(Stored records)

==================================================

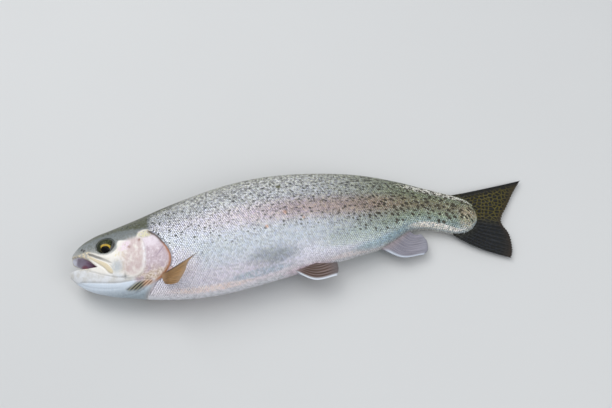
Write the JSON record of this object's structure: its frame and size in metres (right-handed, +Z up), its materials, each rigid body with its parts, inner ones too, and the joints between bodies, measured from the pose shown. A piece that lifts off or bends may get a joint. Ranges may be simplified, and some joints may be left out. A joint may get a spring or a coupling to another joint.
{
  "type": "rainbow trout",
  "caption": "Life-size still rainbow trout lying on its right flank, mouth open, back gently arched, left pectoral fin raised.",
  "frame": {"origin": "middle of the footprint's box, on the surface the fish lies on", "axes": "+X from the snout towards the tail, +Y towards the back, +Z up out of the left flank"},
  "size_m": [0.4994, 0.1364, 0.0842],
  "materials": {
    "silver_skin": "wet silvery scales with small dark spots",
    "olive_tail": "wet olive scales with dark spots",
    "head_skin": "smooth wet skin, olive above and cream below",
    "gill_cover": "smooth wet skin with a pink sheen",
    "jaw_skin": "smooth white wet skin",
    "tongue_skin": "wet flesh",
    "eye_ball": "glassy, gold iris and black pupil",
    "spotted_fin": "wet olive-brown fin with dark spots",
    "clear_fin": "wet, partly clear rayed fin"
  },
  "bodies": {
    "root": {"head": "head_skin", "maxilla_left": "head_skin", "maxilla_right": "head_skin", "lower_jaw": "jaw_skin", "throat": "jaw_skin", "tongue": "tongue_skin", "gill_cover_left": "gill_cover", "gill_cover_right": "gill_cover", "eye_left": "eye_ball", "eye_right": "eye_ball", "trunk_front": "silver_skin", "trunk_rear": "silver_skin", "tail_stem": "olive_tail", "dorsal_fin": "spotted_fin", "adipose_fin": "spotted_fin", "caudal_fin": "spotted_fin", "anal_fin": "clear_fin", "pectoral_fin_left": "clear_fin", "pectoral_fin_right": "clear_fin", "pelvic_fin_left": "clear_fin", "pelvic_fin_right": "clear_fin"}
  },
  "joints": []
}
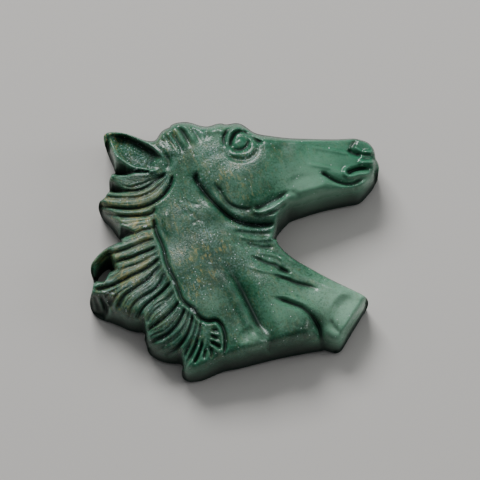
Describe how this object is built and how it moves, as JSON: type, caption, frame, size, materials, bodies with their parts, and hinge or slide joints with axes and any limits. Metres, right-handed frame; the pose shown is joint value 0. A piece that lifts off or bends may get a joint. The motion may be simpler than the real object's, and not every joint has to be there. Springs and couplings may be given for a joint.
{
  "type": "horse head relief carving",
  "caption": "Flat-backed green jade carving of a horse's head and neck facing right, with flowing mane and a cord hole in the mane; lies or hangs as an ornament.",
  "frame": {"origin": "middle of the flat back, on the surface the carving lies on", "axes": "+X from the mane to the muzzle, +Y from the chest to the ear, +Z out of the back through the carved face"},
  "size_m": [0.0564, 0.052, 0.0117],
  "materials": {
    "jade": "polished"
  },
  "bodies": {
    "root": {"horse_head_carving": "jade"}
  },
  "joints": []
}
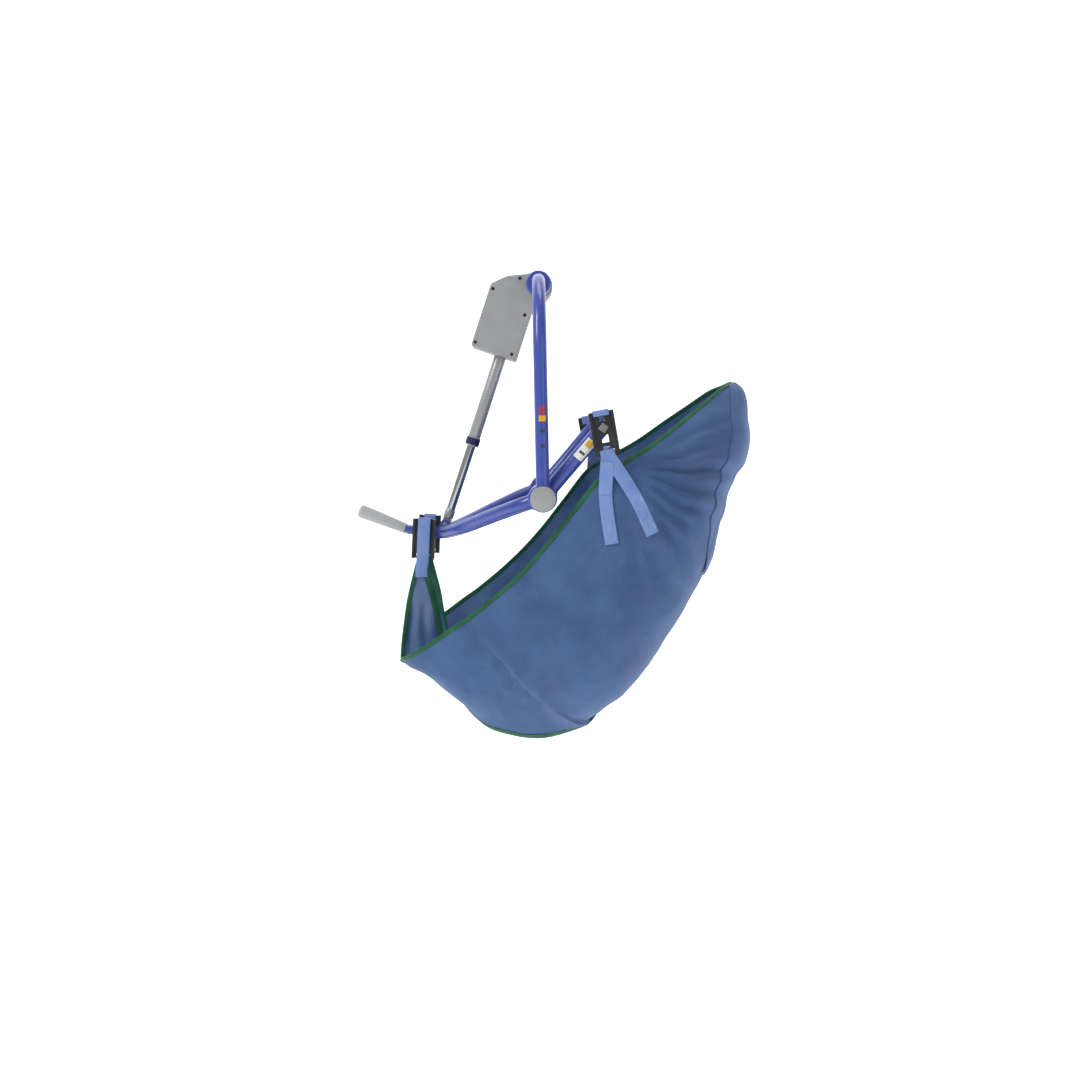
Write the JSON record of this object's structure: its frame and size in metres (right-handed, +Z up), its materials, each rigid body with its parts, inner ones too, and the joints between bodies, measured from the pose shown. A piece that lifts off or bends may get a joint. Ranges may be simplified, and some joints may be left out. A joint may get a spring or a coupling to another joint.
{
  "type": "patient lift hanger with sling",
  "caption": "Powered tilting hanger of a patient lift with its mesh sling: tube frame, linear actuator, clips and grip handle.",
  "frame": {"origin": "centre of the top hub, on the axis of its cross shaft, in the middle plane", "axes": "+X towards the patient's back, -X towards the grip handle, +Y along the hub shaft to the far side, +Z up"},
  "size_m": [0.7921, 0.5546, 0.9294],
  "materials": {
    "blue_paint": "gloss powder coat",
    "plated_steel": "zinc plated",
    "grey_housing": "fine spark texture",
    "screw_steel": "blackened",
    "grey_tube": "satin lacquer",
    "navy_nylon": "moulded",
    "chrome_rod": "polished",
    "cast_block": "as cast",
    "bronze": "sintered bronze",
    "white_nylon": "moulded",
    "board": "lacquered",
    "clip_nylon": "moulded",
    "grip": "moulded soft grip",
    "webbing": "woven polyester webbing",
    "sling_mesh": "warp-knitted polyester mesh"
  },
  "bodies": {
    "hanger_frame": {"hub_shaft": "plated_steel", "hub_end_near": "blue_paint", "hub_end_far": "blue_paint", "hoop_leg_near": "blue_paint", "hoop_leg_far": "blue_paint", "hoop_eye_near": "blue_paint", "hoop_eye_far": "blue_paint", "pivot_pin_near": "plated_steel", "pivot_pin_far": "plated_steel", "pivot_cap_near": "grey_housing", "pivot_cap_far": "grey_housing"},
    "tilt_frame": {"pivot_sleeve_near": "blue_paint", "pivot_sleeve_far": "blue_paint", "shoulder_arm_near": "blue_paint", "shoulder_arm_far": "blue_paint", "leg_arm_near": "blue_paint", "leg_arm_far": "blue_paint", "front_bar": "blue_paint", "rod_fork": "blue_paint", "rod_pin_near": "plated_steel", "rod_pin_far": "plated_steel", "shoulder_lug_near": "plated_steel", "shoulder_lug_far": "plated_steel", "leg_lug_near": "plated_steel", "leg_lug_far": "plated_steel", "pivot_bush_near": "white_nylon", "pivot_bush_far": "white_nylon", "head_batten_near": "white_nylon", "head_batten_far": "white_nylon", "shoulder_clip_near": "clip_nylon", "shoulder_clip_far": "clip_nylon", "leg_clip_near": "clip_nylon", "leg_clip_far": "clip_nylon", "handle_grip": "grip", "shoulder_webbing_near": "webbing", "shoulder_webbing_far": "webbing", "leg_webbing_near": "webbing", "leg_webbing_far": "webbing", "sling_body": "sling_mesh"},
    "actuator": {"housing_cover_near": "grey_housing", "housing_cover_far": "grey_housing", "cover_screw_1": "screw_steel", "cover_screw_2": "screw_steel", "cover_screw_3": "screw_steel", "cover_screw_4": "screw_steel", "cover_screw_5": "screw_steel", "gear_block": "cast_block", "rear_bush": "bronze", "spindle_bearing": "plated_steel", "motor": "plated_steel", "limit_switch_board": "board", "outer_tube": "grey_tube", "collar_ring": "navy_nylon"},
    "spindle": {"spindle": "plated_steel", "spindle_gear": "white_nylon"},
    "motor_rotor": {"motor_shaft": "plated_steel", "motor_pinion": "plated_steel"},
    "rod": {"push_rod": "chrome_rod", "drive_nut": "bronze", "rod_end": "grey_tube"}
  },
  "joints": [
    {"name": "tilt", "type": "hinge", "parent": "hanger_frame", "child": "tilt_frame", "pos_m": [0.0085, 0, -0.415], "axis": [0, 1, 0], "range_deg": [-15, 25]},
    {"name": "actuator_swing", "type": "hinge", "parent": "hanger_frame", "child": "actuator", "pos_m": [0, 0, 0], "axis": [0, 1, 0], "range_deg": [-6, 8]},
    {"name": "spindle_spin", "type": "hinge", "parent": "actuator", "child": "spindle", "pos_m": [-0.02894, 0, 0.00963], "axis": [-0.3156, 0, -0.9489], "range_deg": [-2800, 4600]},
    {"name": "motor_spin", "type": "hinge", "parent": "actuator", "child": "motor_rotor", "pos_m": [-0.06547, 0, 0.02178], "axis": [-0.3156, 0, -0.9489], "range_deg": [-9200, 5600]},
    {"name": "rod_slide", "type": "slide", "parent": "actuator", "child": "rod", "axis": [-0.3156, 0, -0.9489], "range_m": [-0.078, 0.048]}
  ],
  "couplings": [
    {"joint": "actuator_swing", "follows": "tilt", "ratio": 0.229},
    {"joint": "rod_slide", "follows": "tilt", "m_per_rad": -0.1699},
    {"joint": "spindle_spin", "follows": "tilt", "ratio": 177.92},
    {"joint": "motor_spin", "follows": "tilt", "ratio": -355.84}
  ]
}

==================================================

> Problem to work on: The records above should be duplicated in full, exactly as given.

> Answer in full:
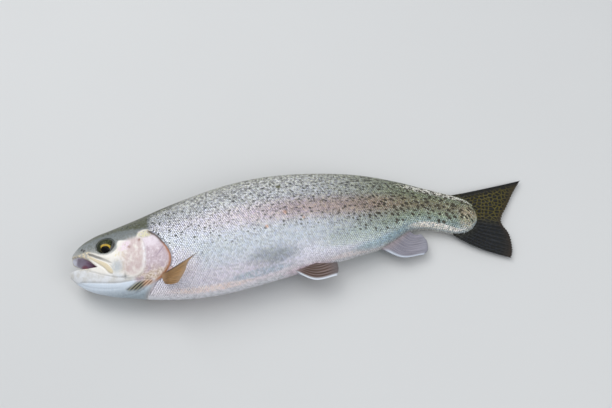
Write the JSON record of this object's structure: its frame and size in metres (right-handed, +Z up), its materials, each rigid body with its parts, inner ones too, and the joints between bodies, measured from the pose shown. A piece that lifts off or bends may get a joint. Ranges may be simplified, and some joints may be left out. A joint may get a spring or a coupling to another joint.
{
  "type": "rainbow trout",
  "caption": "Life-size still rainbow trout lying on its right flank, mouth open, back gently arched, left pectoral fin raised.",
  "frame": {"origin": "middle of the footprint's box, on the surface the fish lies on", "axes": "+X from the snout towards the tail, +Y towards the back, +Z up out of the left flank"},
  "size_m": [0.4994, 0.1364, 0.0842],
  "materials": {
    "silver_skin": "wet silvery scales with small dark spots",
    "olive_tail": "wet olive scales with dark spots",
    "head_skin": "smooth wet skin, olive above and cream below",
    "gill_cover": "smooth wet skin with a pink sheen",
    "jaw_skin": "smooth white wet skin",
    "tongue_skin": "wet flesh",
    "eye_ball": "glassy, gold iris and black pupil",
    "spotted_fin": "wet olive-brown fin with dark spots",
    "clear_fin": "wet, partly clear rayed fin"
  },
  "bodies": {
    "root": {"head": "head_skin", "maxilla_left": "head_skin", "maxilla_right": "head_skin", "lower_jaw": "jaw_skin", "throat": "jaw_skin", "tongue": "tongue_skin", "gill_cover_left": "gill_cover", "gill_cover_right": "gill_cover", "eye_left": "eye_ball", "eye_right": "eye_ball", "trunk_front": "silver_skin", "trunk_rear": "silver_skin", "tail_stem": "olive_tail", "dorsal_fin": "spotted_fin", "adipose_fin": "spotted_fin", "caudal_fin": "spotted_fin", "anal_fin": "clear_fin", "pectoral_fin_left": "clear_fin", "pectoral_fin_right": "clear_fin", "pelvic_fin_left": "clear_fin", "pelvic_fin_right": "clear_fin"}
  },
  "joints": []
}
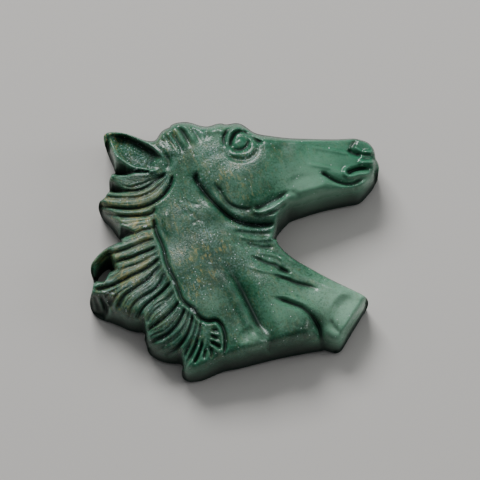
Describe how this object is built and how it moves, as JSON: type, caption, frame, size, materials, bodies with their parts, and hinge or slide joints with axes and any limits. Metres, right-handed frame; the pose shown is joint value 0. A piece that lifts off or bends may get a joint. The motion may be simpler than the real object's, and not every joint has to be there. Springs and couplings may be given for a joint.
{
  "type": "horse head relief carving",
  "caption": "Flat-backed green jade carving of a horse's head and neck facing right, with flowing mane and a cord hole in the mane; lies or hangs as an ornament.",
  "frame": {"origin": "middle of the flat back, on the surface the carving lies on", "axes": "+X from the mane to the muzzle, +Y from the chest to the ear, +Z out of the back through the carved face"},
  "size_m": [0.0564, 0.052, 0.0117],
  "materials": {
    "jade": "polished"
  },
  "bodies": {
    "root": {"horse_head_carving": "jade"}
  },
  "joints": []
}
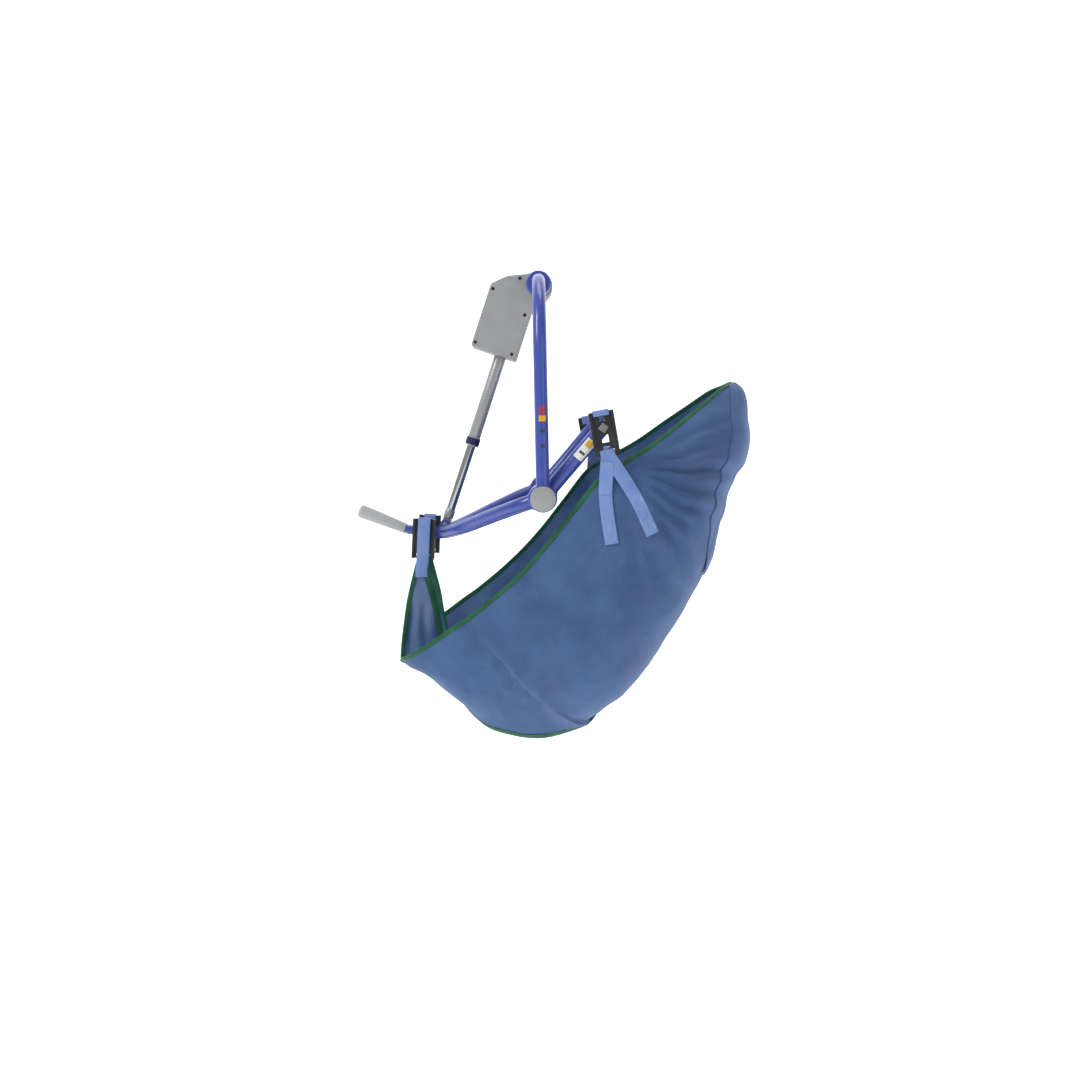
Write the JSON record of this object's structure: its frame and size in metres (right-handed, +Z up), its materials, each rigid body with its parts, inner ones too, and the joints between bodies, measured from the pose shown. A piece that lifts off or bends may get a joint. Ranges may be simplified, and some joints may be left out. A joint may get a spring or a coupling to another joint.
{
  "type": "patient lift hanger with sling",
  "caption": "Powered tilting hanger of a patient lift with its mesh sling: tube frame, linear actuator, clips and grip handle.",
  "frame": {"origin": "centre of the top hub, on the axis of its cross shaft, in the middle plane", "axes": "+X towards the patient's back, -X towards the grip handle, +Y along the hub shaft to the far side, +Z up"},
  "size_m": [0.7921, 0.5546, 0.9294],
  "materials": {
    "blue_paint": "gloss powder coat",
    "plated_steel": "zinc plated",
    "grey_housing": "fine spark texture",
    "screw_steel": "blackened",
    "grey_tube": "satin lacquer",
    "navy_nylon": "moulded",
    "chrome_rod": "polished",
    "cast_block": "as cast",
    "bronze": "sintered bronze",
    "white_nylon": "moulded",
    "board": "lacquered",
    "clip_nylon": "moulded",
    "grip": "moulded soft grip",
    "webbing": "woven polyester webbing",
    "sling_mesh": "warp-knitted polyester mesh"
  },
  "bodies": {
    "hanger_frame": {"hub_shaft": "plated_steel", "hub_end_near": "blue_paint", "hub_end_far": "blue_paint", "hoop_leg_near": "blue_paint", "hoop_leg_far": "blue_paint", "hoop_eye_near": "blue_paint", "hoop_eye_far": "blue_paint", "pivot_pin_near": "plated_steel", "pivot_pin_far": "plated_steel", "pivot_cap_near": "grey_housing", "pivot_cap_far": "grey_housing"},
    "tilt_frame": {"pivot_sleeve_near": "blue_paint", "pivot_sleeve_far": "blue_paint", "shoulder_arm_near": "blue_paint", "shoulder_arm_far": "blue_paint", "leg_arm_near": "blue_paint", "leg_arm_far": "blue_paint", "front_bar": "blue_paint", "rod_fork": "blue_paint", "rod_pin_near": "plated_steel", "rod_pin_far": "plated_steel", "shoulder_lug_near": "plated_steel", "shoulder_lug_far": "plated_steel", "leg_lug_near": "plated_steel", "leg_lug_far": "plated_steel", "pivot_bush_near": "white_nylon", "pivot_bush_far": "white_nylon", "head_batten_near": "white_nylon", "head_batten_far": "white_nylon", "shoulder_clip_near": "clip_nylon", "shoulder_clip_far": "clip_nylon", "leg_clip_near": "clip_nylon", "leg_clip_far": "clip_nylon", "handle_grip": "grip", "shoulder_webbing_near": "webbing", "shoulder_webbing_far": "webbing", "leg_webbing_near": "webbing", "leg_webbing_far": "webbing", "sling_body": "sling_mesh"},
    "actuator": {"housing_cover_near": "grey_housing", "housing_cover_far": "grey_housing", "cover_screw_1": "screw_steel", "cover_screw_2": "screw_steel", "cover_screw_3": "screw_steel", "cover_screw_4": "screw_steel", "cover_screw_5": "screw_steel", "gear_block": "cast_block", "rear_bush": "bronze", "spindle_bearing": "plated_steel", "motor": "plated_steel", "limit_switch_board": "board", "outer_tube": "grey_tube", "collar_ring": "navy_nylon"},
    "spindle": {"spindle": "plated_steel", "spindle_gear": "white_nylon"},
    "motor_rotor": {"motor_shaft": "plated_steel", "motor_pinion": "plated_steel"},
    "rod": {"push_rod": "chrome_rod", "drive_nut": "bronze", "rod_end": "grey_tube"}
  },
  "joints": [
    {"name": "tilt", "type": "hinge", "parent": "hanger_frame", "child": "tilt_frame", "pos_m": [0.0085, 0, -0.415], "axis": [0, 1, 0], "range_deg": [-15, 25]},
    {"name": "actuator_swing", "type": "hinge", "parent": "hanger_frame", "child": "actuator", "pos_m": [0, 0, 0], "axis": [0, 1, 0], "range_deg": [-6, 8]},
    {"name": "spindle_spin", "type": "hinge", "parent": "actuator", "child": "spindle", "pos_m": [-0.02894, 0, 0.00963], "axis": [-0.3156, 0, -0.9489], "range_deg": [-2800, 4600]},
    {"name": "motor_spin", "type": "hinge", "parent": "actuator", "child": "motor_rotor", "pos_m": [-0.06547, 0, 0.02178], "axis": [-0.3156, 0, -0.9489], "range_deg": [-9200, 5600]},
    {"name": "rod_slide", "type": "slide", "parent": "actuator", "child": "rod", "axis": [-0.3156, 0, -0.9489], "range_m": [-0.078, 0.048]}
  ],
  "couplings": [
    {"joint": "actuator_swing", "follows": "tilt", "ratio": 0.229},
    {"joint": "rod_slide", "follows": "tilt", "m_per_rad": -0.1699},
    {"joint": "spindle_spin", "follows": "tilt", "ratio": 177.92},
    {"joint": "motor_spin", "follows": "tilt", "ratio": -355.84}
  ]
}